Toby Russelll on the left in Aces go Places 3 (Mad Mission 3)

 

HKCinemagic: Why didn't you appear more in movies than some of your colleagues such as Bey Logan?
Toby Russell: I did a lot of films in Taiwan, in Malaysia also, but they have not been seen too much overseas. Sometimes I watch TV and see myself, I forgot I did this film.
 
HKCinemagic: You practice martial arts but didn't show much of your martial abilities on screen except in Ninja Final Duel. Why?
Toby Russell: I am no good that's why.
 
HKCinemagic: Were you in good terms with the group of foreigners working in the industry in the early 90s (Mark Houghton, Bruce Fontaine, Steve Tartalia, Jeff Falcon...)?
Toby Russell: Yes, I know them all, they are my friends... Well, most of them.

 


Bruce Fontaine, John Ladalski, Erica Roe, Jeff Falcon and Dan Mintz on The Inspector wears Skirts 2 's set

 

DIRECTING
HKCinemagic: It's very rare for a Westerner to be fully involved in the creative process of movie making in HK or Taiwan. Did you encounter any obstacles to it?
Toby Russell: No.
 
HKCinemagic: Does Trinity Goes East represent the dream work you had always wanted to do?
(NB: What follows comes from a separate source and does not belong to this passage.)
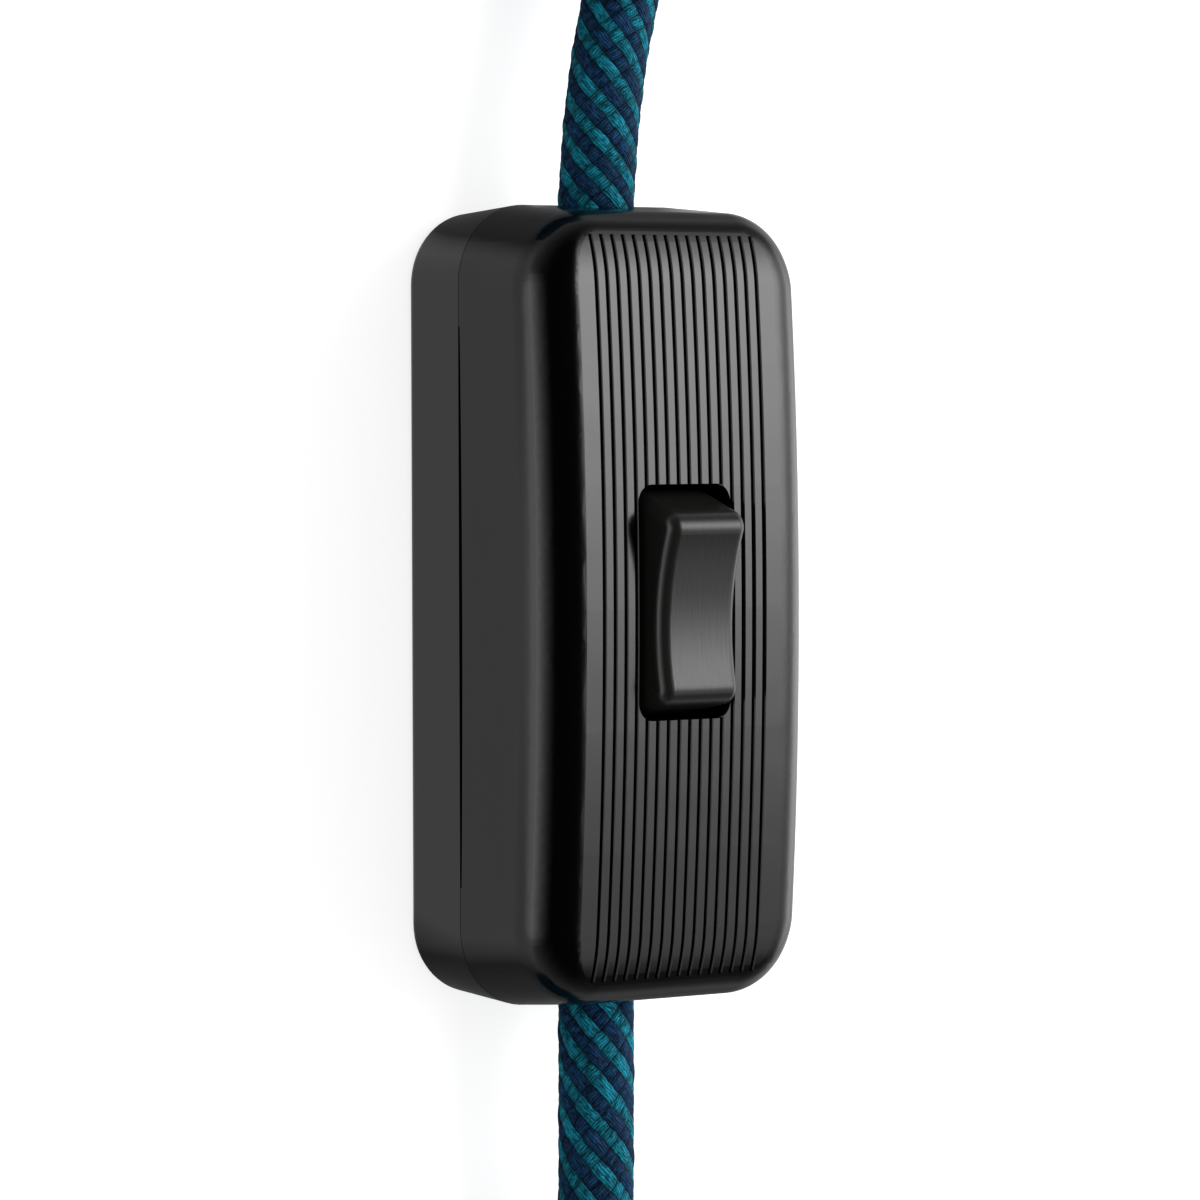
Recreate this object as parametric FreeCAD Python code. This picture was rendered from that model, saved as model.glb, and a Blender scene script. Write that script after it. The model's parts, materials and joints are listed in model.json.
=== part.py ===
"""Inline rocker switch on a round textile cord, lying on its back.

The origin is the centre of the flat back. +Z comes out of the ribbed face, +Y runs along the cord
towards the lamp and +X is the width. All sizes are in millimetres.
"""
import math
import os

import FreeCAD
import Part
from FreeCAD import Vector

# Case
case_length = 73.0
case_width = 30.9
case_height = 22.5
seam_height = 9.0
corner_radius = 7.3
back_taper = 0.7
back_edge_round = 1.2
wall = 1.8
front_taper = 1.1
crown_sag = 1.4
crown_end_gap = 3.5
crown_end_radius = 16.0
side_edge_round = 4.3
end_edge_round = 3.0
least_inner_round = 0.6
seam_gap_ends = 0.08
seam_gap_step = 0.24
seam_gap_middle = 0.48
seam_closed_length = 11.1
face_strip_length = 11.0
lip_height = 1.2
lip_thickness = 0.8
lip_clearance = 0.1

# Ribs on the face
groove_count = 16
groove_pitch = 1.22
groove_width = 0.5
groove_floor_width = 0.06
groove_depth = 0.34
groove_end_gap = 2.9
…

What would be your dream project and how close have you been from doing it with your previous productions?
Toby Russell: No, Trinity was not a dream project but it was a film I thought would have been done much better than it was. The main problem was the location, Vietnam. It's a terrible place to shoot that kind of film. I wanted to shoot in Taiwan, HK, Malaysia anywhere but there. But [Robert] Tai insisted on it. I knew it would not be so good if we did it there and I was right but the film is not so bad. But it was the first project we lost money on.

My dream film would be to make a film with fights like in The Victim, the weapons of Jackie Chan, the flips of Robert Tai's film, the kicks of Hwang Jang Lee and the realism of Tommy Carruthers, in a 20's Shanghai story setting.